> _Stated problem_:
From the records below, copy every line that contains the word "this".

> _Source records_:
────

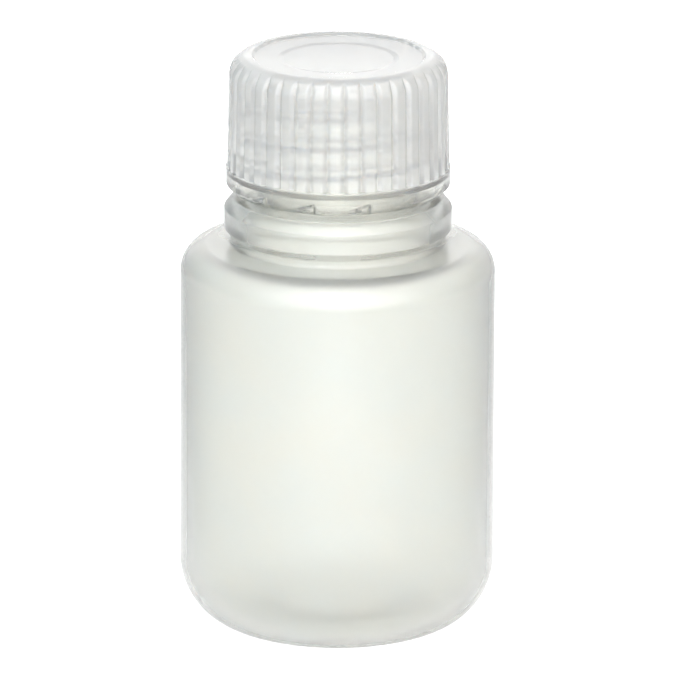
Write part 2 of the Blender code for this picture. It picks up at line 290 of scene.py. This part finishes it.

────

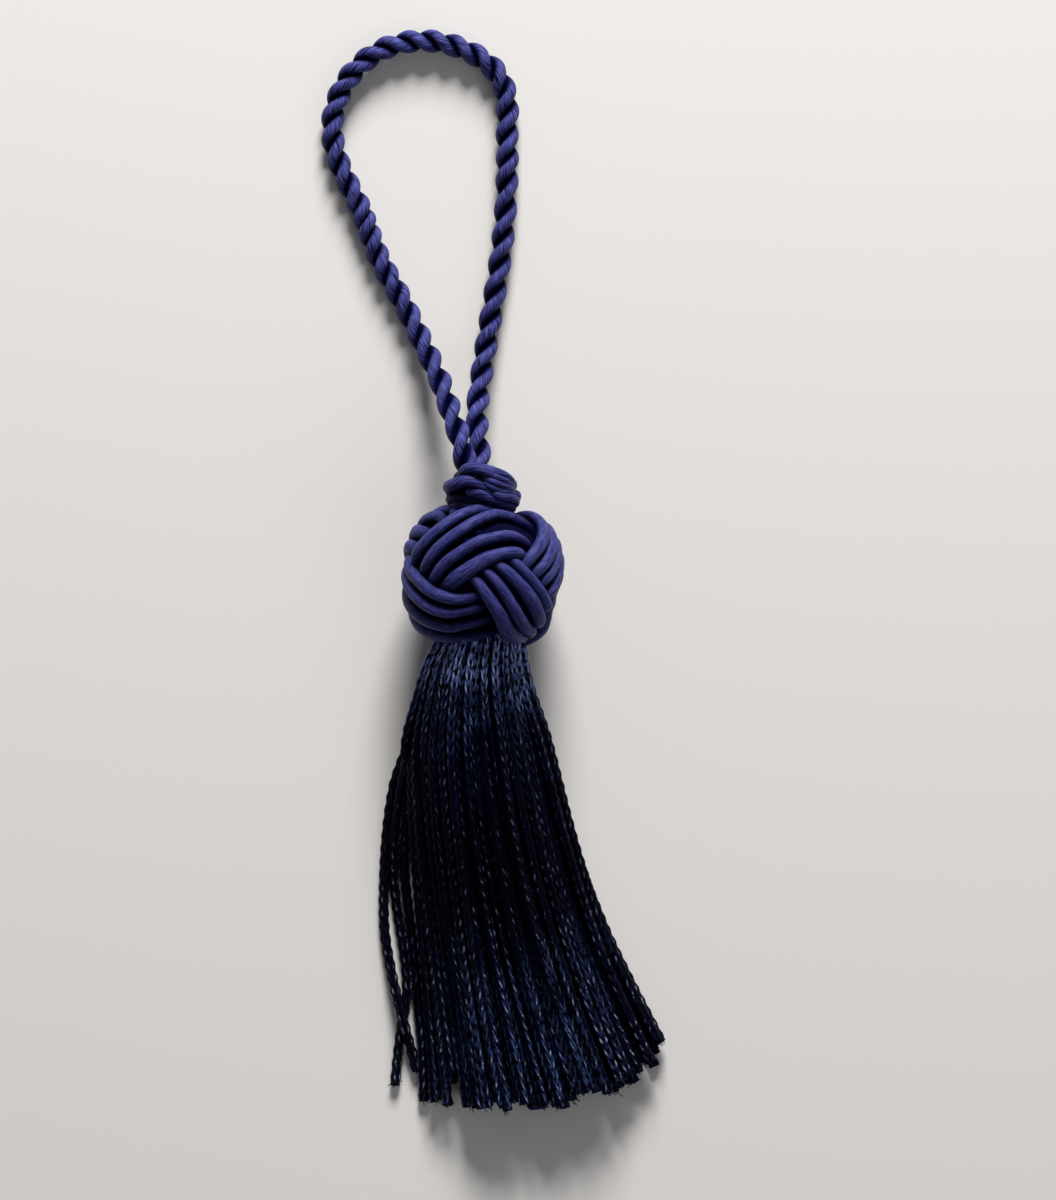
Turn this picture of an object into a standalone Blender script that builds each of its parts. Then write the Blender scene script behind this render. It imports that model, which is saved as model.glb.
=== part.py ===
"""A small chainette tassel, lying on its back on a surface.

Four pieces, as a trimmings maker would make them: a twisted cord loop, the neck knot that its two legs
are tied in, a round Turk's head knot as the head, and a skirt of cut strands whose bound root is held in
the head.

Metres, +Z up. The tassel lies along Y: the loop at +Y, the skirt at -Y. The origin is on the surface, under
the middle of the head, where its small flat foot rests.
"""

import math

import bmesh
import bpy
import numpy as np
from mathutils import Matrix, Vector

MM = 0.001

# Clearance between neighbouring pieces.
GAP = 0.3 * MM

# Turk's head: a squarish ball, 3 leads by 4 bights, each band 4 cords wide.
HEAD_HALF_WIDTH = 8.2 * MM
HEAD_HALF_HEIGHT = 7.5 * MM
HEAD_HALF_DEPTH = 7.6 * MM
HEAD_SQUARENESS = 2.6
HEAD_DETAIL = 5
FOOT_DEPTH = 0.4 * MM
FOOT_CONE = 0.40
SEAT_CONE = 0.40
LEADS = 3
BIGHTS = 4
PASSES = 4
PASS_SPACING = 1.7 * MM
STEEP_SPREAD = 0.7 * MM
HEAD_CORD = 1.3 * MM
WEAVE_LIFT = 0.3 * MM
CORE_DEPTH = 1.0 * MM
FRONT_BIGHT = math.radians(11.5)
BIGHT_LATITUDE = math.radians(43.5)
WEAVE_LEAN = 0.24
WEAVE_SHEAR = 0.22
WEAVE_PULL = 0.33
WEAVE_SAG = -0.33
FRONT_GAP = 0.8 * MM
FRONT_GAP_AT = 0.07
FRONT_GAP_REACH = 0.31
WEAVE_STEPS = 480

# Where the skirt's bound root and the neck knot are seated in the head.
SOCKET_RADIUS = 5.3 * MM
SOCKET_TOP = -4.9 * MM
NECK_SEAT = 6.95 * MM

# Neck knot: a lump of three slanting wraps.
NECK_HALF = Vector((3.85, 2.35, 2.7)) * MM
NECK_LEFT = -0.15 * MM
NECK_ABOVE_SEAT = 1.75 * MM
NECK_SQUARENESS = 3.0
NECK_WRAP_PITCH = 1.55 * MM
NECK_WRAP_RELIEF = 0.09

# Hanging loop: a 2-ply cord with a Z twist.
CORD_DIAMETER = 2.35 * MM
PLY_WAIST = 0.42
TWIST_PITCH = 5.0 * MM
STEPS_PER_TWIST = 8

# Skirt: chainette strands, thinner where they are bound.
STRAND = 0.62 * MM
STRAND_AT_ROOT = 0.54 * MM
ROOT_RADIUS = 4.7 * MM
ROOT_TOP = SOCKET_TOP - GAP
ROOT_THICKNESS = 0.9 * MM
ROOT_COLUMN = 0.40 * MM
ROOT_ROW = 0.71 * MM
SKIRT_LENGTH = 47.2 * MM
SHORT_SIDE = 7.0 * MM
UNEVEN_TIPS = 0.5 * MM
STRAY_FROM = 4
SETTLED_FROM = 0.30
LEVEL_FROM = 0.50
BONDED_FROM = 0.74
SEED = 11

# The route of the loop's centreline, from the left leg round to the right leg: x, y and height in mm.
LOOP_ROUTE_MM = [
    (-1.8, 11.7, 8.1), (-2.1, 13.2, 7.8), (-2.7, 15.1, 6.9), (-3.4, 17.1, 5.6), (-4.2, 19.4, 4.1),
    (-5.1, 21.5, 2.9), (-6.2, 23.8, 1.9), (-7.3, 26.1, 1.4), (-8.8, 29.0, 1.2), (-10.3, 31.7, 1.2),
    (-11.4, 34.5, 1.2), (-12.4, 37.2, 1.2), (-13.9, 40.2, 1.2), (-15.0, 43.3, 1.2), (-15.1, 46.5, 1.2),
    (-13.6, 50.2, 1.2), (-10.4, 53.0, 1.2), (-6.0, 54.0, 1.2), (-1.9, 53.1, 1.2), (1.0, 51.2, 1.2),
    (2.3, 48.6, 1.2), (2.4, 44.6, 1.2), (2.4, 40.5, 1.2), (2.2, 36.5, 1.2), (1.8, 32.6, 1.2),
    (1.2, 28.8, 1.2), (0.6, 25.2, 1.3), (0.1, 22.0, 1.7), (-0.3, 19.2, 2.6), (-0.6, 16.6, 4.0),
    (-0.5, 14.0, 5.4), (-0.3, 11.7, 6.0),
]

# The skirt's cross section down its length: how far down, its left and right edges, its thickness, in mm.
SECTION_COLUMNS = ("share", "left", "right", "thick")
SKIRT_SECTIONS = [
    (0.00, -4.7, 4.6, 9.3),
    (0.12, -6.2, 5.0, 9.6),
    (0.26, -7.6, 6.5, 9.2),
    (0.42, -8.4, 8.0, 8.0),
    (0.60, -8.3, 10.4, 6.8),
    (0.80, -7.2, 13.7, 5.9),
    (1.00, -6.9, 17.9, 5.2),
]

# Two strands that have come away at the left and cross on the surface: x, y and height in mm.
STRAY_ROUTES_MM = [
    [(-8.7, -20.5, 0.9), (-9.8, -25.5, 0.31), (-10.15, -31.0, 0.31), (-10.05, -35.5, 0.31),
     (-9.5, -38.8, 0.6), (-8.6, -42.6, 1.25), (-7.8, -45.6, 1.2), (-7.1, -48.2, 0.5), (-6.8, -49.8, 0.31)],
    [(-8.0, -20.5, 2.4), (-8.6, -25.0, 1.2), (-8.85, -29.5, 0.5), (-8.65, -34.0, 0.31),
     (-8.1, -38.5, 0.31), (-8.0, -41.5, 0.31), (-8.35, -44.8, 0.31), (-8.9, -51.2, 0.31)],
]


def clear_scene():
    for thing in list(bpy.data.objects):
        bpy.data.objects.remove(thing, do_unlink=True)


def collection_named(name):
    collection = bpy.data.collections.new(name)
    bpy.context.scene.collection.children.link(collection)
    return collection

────

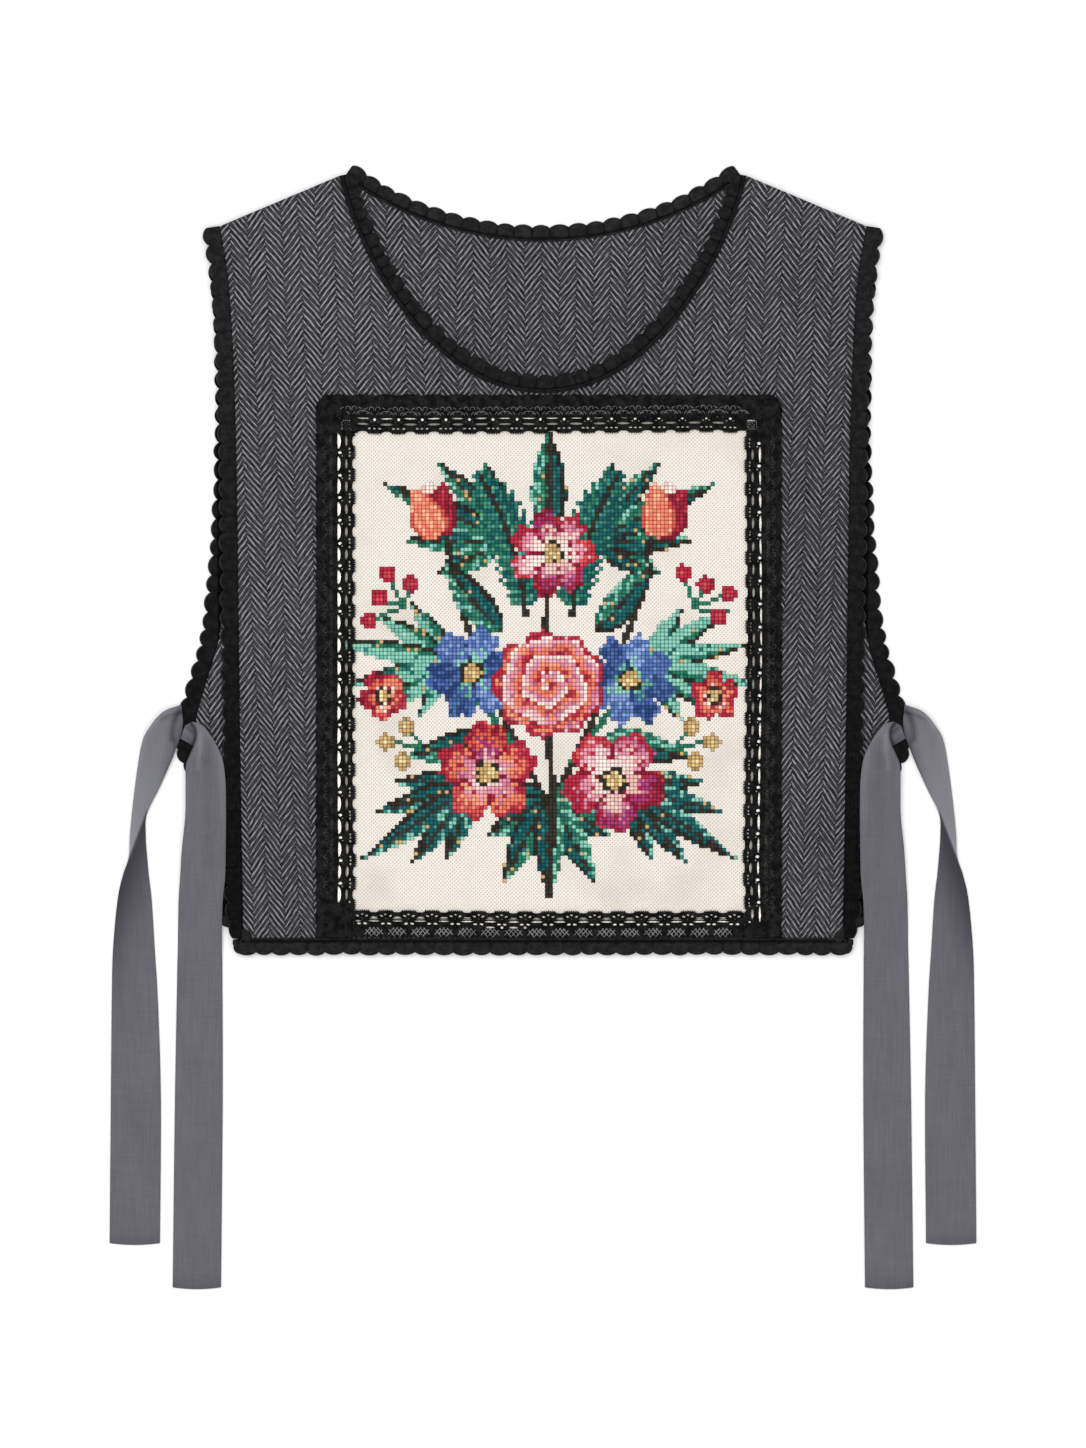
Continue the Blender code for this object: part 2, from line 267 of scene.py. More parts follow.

────

> _The reply_:
Write part 2 of the Blender code for this picture. It picks up at line 290 of scene.py. This part finishes it.
Turn this picture of an object into a standalone Blender script that builds each of its parts. Then write the Blender scene script behind this render. It imports that model, which is saved as model.glb.
Continue the Blender code for this object: part 2, from line 267 of scene.py. More parts follow.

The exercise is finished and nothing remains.